I was damned busy for about 10 minutes before I ran out of signs – too busy to take photos, in fact – but I did manage to catch up with a few folks who had adopted them, and once I had one or two of these shots in the can I quietly got on with the serious business of marching.
Of course, there were quite a few businesses and amenities along the route that were closed down, boarded up or out of use. Such facilities were correctly labelled wherever possible.
This included the statue of Achilles at the entrance to Hyde Park (seen here fighting off one of those damned pigeons), but signage took on a fresh twist once the rally had started.
Here we move into an area that can only be described and conceptual art/wank. Armed with a staple gun, some plastic sheeting, duct tape and a lot of discarded placards, I began to build my own terror shelter.
A number of people watched me build over the hour or so that followed, which meant that my wanky installation had fulfilled its first purpose; to prove how easy it is to distract people with some duct tape and a few yards of plastic. The final touch was the ‘out of order’ sign. The point of this being?
Well, I would like to think that its pretty obvious. The shelter was soon surrounded by spectators, and delivering its message nicely. I left it to its job and headed over to the U.S. embassy in the hope that it would be inundated with protesters and therefore in need of an ‘out of order’ sign.
I was quite surprised to find it this quiet. Probably something to do with the (ahem) modest police presence.
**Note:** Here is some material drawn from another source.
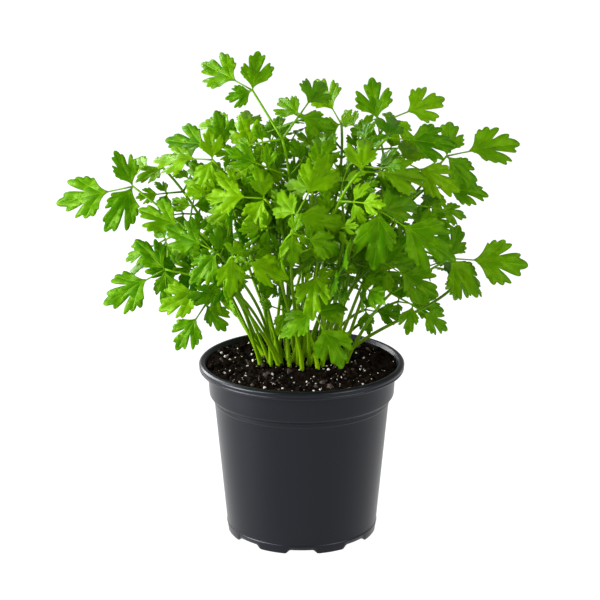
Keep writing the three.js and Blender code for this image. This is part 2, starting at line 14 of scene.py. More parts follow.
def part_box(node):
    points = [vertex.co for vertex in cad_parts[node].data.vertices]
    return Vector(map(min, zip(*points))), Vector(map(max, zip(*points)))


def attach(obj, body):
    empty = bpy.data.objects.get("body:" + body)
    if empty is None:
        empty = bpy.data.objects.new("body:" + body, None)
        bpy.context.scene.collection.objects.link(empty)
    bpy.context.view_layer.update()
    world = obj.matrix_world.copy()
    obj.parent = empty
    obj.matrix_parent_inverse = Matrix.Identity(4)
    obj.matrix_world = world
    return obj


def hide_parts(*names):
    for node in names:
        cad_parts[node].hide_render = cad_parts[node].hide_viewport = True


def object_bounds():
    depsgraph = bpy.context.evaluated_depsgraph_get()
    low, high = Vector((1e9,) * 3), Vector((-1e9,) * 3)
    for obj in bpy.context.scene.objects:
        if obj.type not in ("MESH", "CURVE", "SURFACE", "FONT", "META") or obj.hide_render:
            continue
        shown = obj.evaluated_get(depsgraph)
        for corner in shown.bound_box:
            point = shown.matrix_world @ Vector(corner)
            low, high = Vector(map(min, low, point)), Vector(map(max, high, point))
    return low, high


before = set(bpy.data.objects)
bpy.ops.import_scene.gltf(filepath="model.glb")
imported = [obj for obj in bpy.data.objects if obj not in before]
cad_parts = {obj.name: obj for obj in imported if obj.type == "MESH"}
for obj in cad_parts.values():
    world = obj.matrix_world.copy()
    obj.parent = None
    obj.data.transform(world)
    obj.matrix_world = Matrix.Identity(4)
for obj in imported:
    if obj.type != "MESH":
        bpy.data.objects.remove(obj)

I headed towards Oxford St, where I could see police blocking the road in even greater numbers. I met these chappies on their way back from what I assumed to be an effective redirection of the crowd.
These nice blokes were also on hand to discourage any unruly behaviour.
The protestors headed for the embassy had decided to take their stand where they were – by sitting down. Oxford St had suddenly become a pedestrian mall for peace, and the line of buses went back 6 blocks. I sat down and joined the protest.
The police moved in with a row of vans and an aggressive cordon. Sorry, but there’s no other way to put it. They came at us in a line – too fast at some times – causing a very unhealthy crush, and pushing people over trash cans and benches in the name of public safety (to cries of ‘shame’ from the protesters and onlookers).
Here’s a photo of the nice chap who moved me along. Things got interesting after this.
The Met’s methods met with limited success, as the protesters simply fell back where possible to form a new line. Of course, this was fine as far as the police were concerned. All they had to do was keep us busy so nobody got the bright idea of taking a quick walk one block south to the U.S. embassy.
It occurred to me that somebody could mention this to the crowd at any time and really shake things up, but having seen the aggressive way in which they merely kept us busy (and the huge presence waiting around the corner), I thought it best to keep my fool mouth shut.
The police had pretty much guaranteed that London would be the only city in the world that day not to host a protest outside a U.S. embassy , but they really had this young lad to thank for it. By climbing on top of a police van, he gave them a great excuse not to move and provided the crowd with a welcome focus point.
As we obviously weren’t going anywhere for a while, I took it upon myself to label a few buses caught up in the jam.
Then – and this really surprised me – a copy of my Bush/Blair pic came out of nowhere and was passed up to Vanboy. He threw it down, gave it a good stomping and then tore it up to enormous cheers. I rummaged though my bag and found that I had one more ‘No Blood For Bush’ sign left over and passed it up to the front. It got the same treatment. Some people have no respect for art.
BTW, this is the official police photographer who got a wonderful shot of me helping out. I figured one good turn deserved another.
From here I ran out of constructive things to do, so left the protest. Sure enough, the police were still waiting just around the corner. When I returned home, I heard that the riot police turned up not long after and things got rather ugly.
Hyde Park was pretty much empty by the time I got there, but I was still in time to check if my little art installation had survived the afternoon ahead of the cleanup.
Yup, it was still there 3 hours later, and largely intact.
I packed it up and helped to clean up a bit, but did wonder how many people I actually reached. In fact, I wondered for most of the trip home…
…until I arrived and saw this at the station. Score one for the team.